As you start seeing results, you need a system to scale. This involves:

  • Monthly Keyword Reviews: Revisit your keyword strategy to adapt to new trends and identify competitor gaps.

  • Content Refreshing: Updating and republishing old blog posts can increase their organic traffic significantly.

  • Iterative Improvement: Don’t just publish content and forget it. Continuously monitor performance and rewrite underperforming pages until they rank.

Common Reasons Traffic Is Low (and Quick Fixes)

If you’re struggling with how to increase traffic to your website, it’s often due to a few common culprits.

Common Problem

Quick Fix

Indexation Issues

Use Google Search Console’s URL Inspection tool to check if your key pages are indexed. Submit a sitemap to ensure Google can find all your content.

Poor Keyword Targeting

Research keywords with realistic difficulty and clear user intent. Focus on long tail keywords (phrases of 3+ words) that are less competitive.

Slow Page Speed

Compress images using tools like ShortPixel, enable browser caching, and reduce the number of plugins on your site.

Thin or Duplicate Content

Ensure every page offers unique, substantial value. Use canonical tags to resolve duplicate content issues where necessary.

Lack of Backlinks

While not the only factor, having zero backlinks can hinder growth. Create high quality, link worthy content and consider guest posting on relevant sites.

Conclusion: Put It All Together

Learning how to increase traffic to your website is a continuous process of planning, execution, and iteration. Start by building a technically sound and user friendly site. Then, create a diversified strategy that combines the long term power of SEO with other channels that fit your goals.

The key to success is velocity and consistency. By regularly publishing high quality, keyword targeted content and continuously optimizing your pages, you create a powerful engine for sustainable organic growth.

Ready to stop guessing and start growing? See how Rankai’s AI powered, human expert guided SEO service can help you publish at scale and get the traffic your business deserves.

FAQ

How can I increase website traffic for free?

The most effective free method is through Search Engine Optimization (SEO). This involves creating high quality blog content that answers questions your target audience is searching for, optimizing your pages with relevant keywords, building internal links, and ensuring your site is technically sound. It takes time but builds a long term, sustainable traffic source.

How long does it take to see an increase in website traffic?

For SEO, it typically takes 3 to 6 months of consistent effort to see a noticeable increase in organic traffic. For paid advertising like Google Ads or social media ads, you can start seeing traffic within hours of launching a campaign, but it requires a budget.

What is the fastest way to get traffic to a new website?

Paid advertising is the fastest way to drive immediate traffic. However, for sustainable long term growth, it’s crucial to simultaneously invest in an organic SEO strategy. A balanced approach often works best, using paid ads for initial traction while building your organic foundation.
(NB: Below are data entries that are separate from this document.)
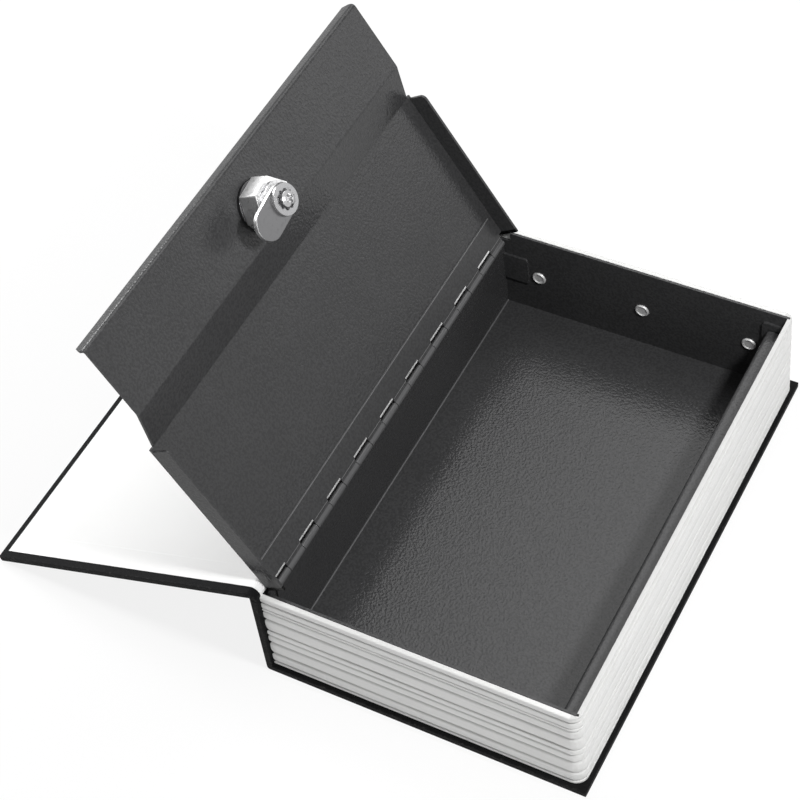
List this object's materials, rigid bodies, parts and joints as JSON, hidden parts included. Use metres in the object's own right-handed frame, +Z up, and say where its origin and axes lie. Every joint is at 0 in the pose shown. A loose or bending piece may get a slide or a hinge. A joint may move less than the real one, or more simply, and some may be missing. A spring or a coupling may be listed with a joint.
{
  "type": "book diversion safe",
  "caption": "Hollow book holding a lockable steel box: hinged cover, moulded page block, piano-hinged stepped lid with a cam lock.",
  "frame": {"origin": "on the table under the back cover, at the inner face of the spine, half way along the book", "axes": "+X from the spine to the fore edge, +Y along the book to its far end, +Z up"},
  "size_m": [0.2961, 0.24, 0.1746],
  "materials": {
    "leatherette": "fine embossed grain, satin",
    "board": "grey binder's board",
    "endpaper": "smooth uncoated",
    "pages": "moulded, matt",
    "box_steel": "orange-peel powder coat, semi-gloss",
    "hinge_steel": "powder coat",
    "pin_steel": "drawn wire",
    "lock_chrome": "bright chrome plate",
    "cam_zinc": "zinc plate",
    "fastener_zinc": "bright zinc plate",
    "rivet_alu": "bright"
  },
  "bodies": {
    "case": {"back_board": "board", "spine_board": "board", "case_wrap": "leatherette", "page_block": "pages", "box_tray": "box_steel", "box_leaf": "hinge_steel", "hinge_pin": "pin_steel", "rivet_near_1": "rivet_alu", "rivet_near_2": "rivet_alu", "rivet_near_3": "rivet_alu", "rivet_far_1": "rivet_alu", "rivet_far_2": "rivet_alu", "rivet_far_3": "rivet_alu"},
    "spine_cloth": {"near_joint": "leatherette"},
    "cover_cloth": {"far_joint": "leatherette"},
    "cover": {"front_board": "board", "front_wrap": "leatherette", "front_endpaper": "endpaper"},
    "lid": {"lid_panel": "box_steel", "lid_leaf": "hinge_steel", "lock_housing": "lock_chrome", "nut_washer": "lock_chrome", "lock_nut": "lock_chrome"},
    "cam": {"lock_plug": "lock_chrome", "lock_cam": "cam_zinc", "cam_washer": "fastener_zinc", "star_washer": "fastener_zinc", "cam_screw": "fastener_zinc"}
  },
  "joints": [
    {"name": "lid_hinge", "type": "hinge", "parent": "case", "child": "lid", "pos_m": [0.003, 0, 0.0506], "axis": [0, 1, 0], "range_deg": [0, 120.9]},
    {"name": "cover_hinge", "type": "hinge", "parent": "case", "child": "cover", "pos_m": [-0.00305, 0, 0.055], "axis": [0, 1, 0], "range_deg": [0, 200.72]},
    {"name": "spine_bend", "type": "hinge", "parent": "case", "child": "spine_cloth", "pos_m": [-0.00305, 0, 0.055], "axis": [0, 1, 0], "range_deg": [0, 100.36]},
    {"name": "cover_bend", "type": "hinge", "parent": "cover", "child": "cover_cloth", "pos_m": [-0.00305, 0, 0.055], "axis": [0, -1, 0], "range_deg": [0, 100.36]},
    {"name": "cam_turn", "type": "hinge", "parent": "lid", "child": "cam", "pos_m": [-0.05145, 0, 0.15638], "axis": [-0.8581, 0, -0.5135], "range_deg": [0, 90]}
  ],
  "couplings": [
    {"joint": "cover_hinge", "follows": "lid_hinge", "ratio": 1.6602},
    {"joint": "spine_bend", "follows": "lid_hinge", "ratio": 0.8301},
    {"joint": "cover_bend", "follows": "lid_hinge", "ratio": 0.8301}
  ]
}
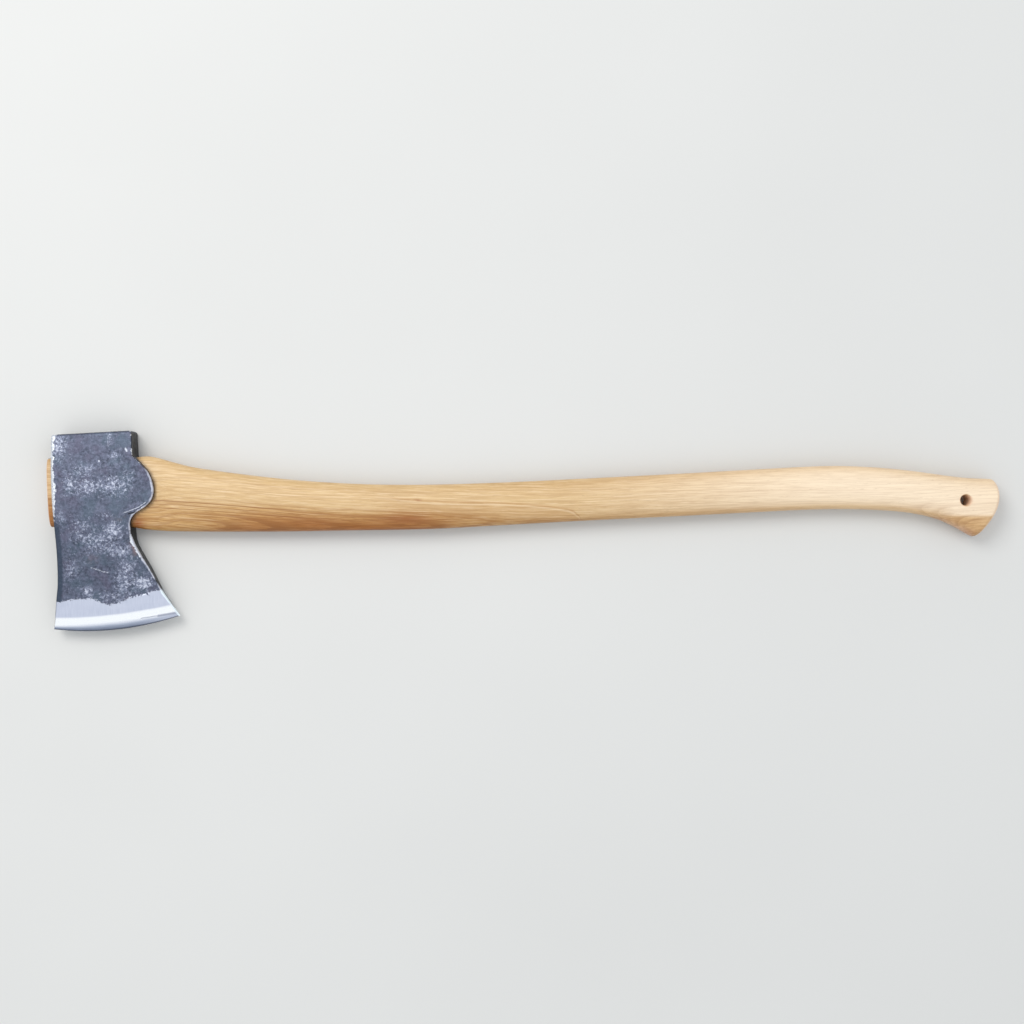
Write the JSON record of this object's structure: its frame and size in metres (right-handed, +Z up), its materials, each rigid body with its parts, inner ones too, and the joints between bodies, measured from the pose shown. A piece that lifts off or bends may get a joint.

How do I know which traffic strategy is working?

Use tools like Google Analytics 4 and Google Search Console. In GA4, look at the “Traffic acquisition” report to see which channels (Organic Search, Paid Search, Direct, Social) are bringing visitors. In GSC, you can see which specific keywords are driving clicks from Google. For a deeper walkthrough, see how to tell if your SEO strategy is working. Focusing on conversions, not just visitors, will tell you which traffic is most valuable.

Is technical SEO important for increasing website traffic?

Yes, absolutely. Technical SEO ensures that search engines can easily crawl, understand, and index your website. Problems like slow page speed, mobile usability issues, or broken links can prevent your content from ranking, no matter how good it is. Fixing these issues often results in quick wins for traffic growth.

Why is diversifying traffic sources important?

Relying on a single traffic source, like Google or a social media platform, is risky. An algorithm update could severely reduce your visibility overnight. Diversifying across SEO, social media, email, and referral traffic creates stability and ensures a more resilient business.

How much content should I publish to increase website traffic?

While quality is more important than quantity, content velocity matters. Publishing consistently signals to search engines that your site is an active authority. A good starting point for growth is 4-8 high quality posts per month, while more aggressive strategies can involve publishing 12 or more.

Can I just buy website traffic?

You can buy traffic through legitimate channels like pay per click (PPC) advertising on Google, Bing, and social media platforms. However, you should avoid services that promise to send thousands of visitors for a low flat fee, as this is often bot traffic that will not engage or convert and can harm your site’s reputation.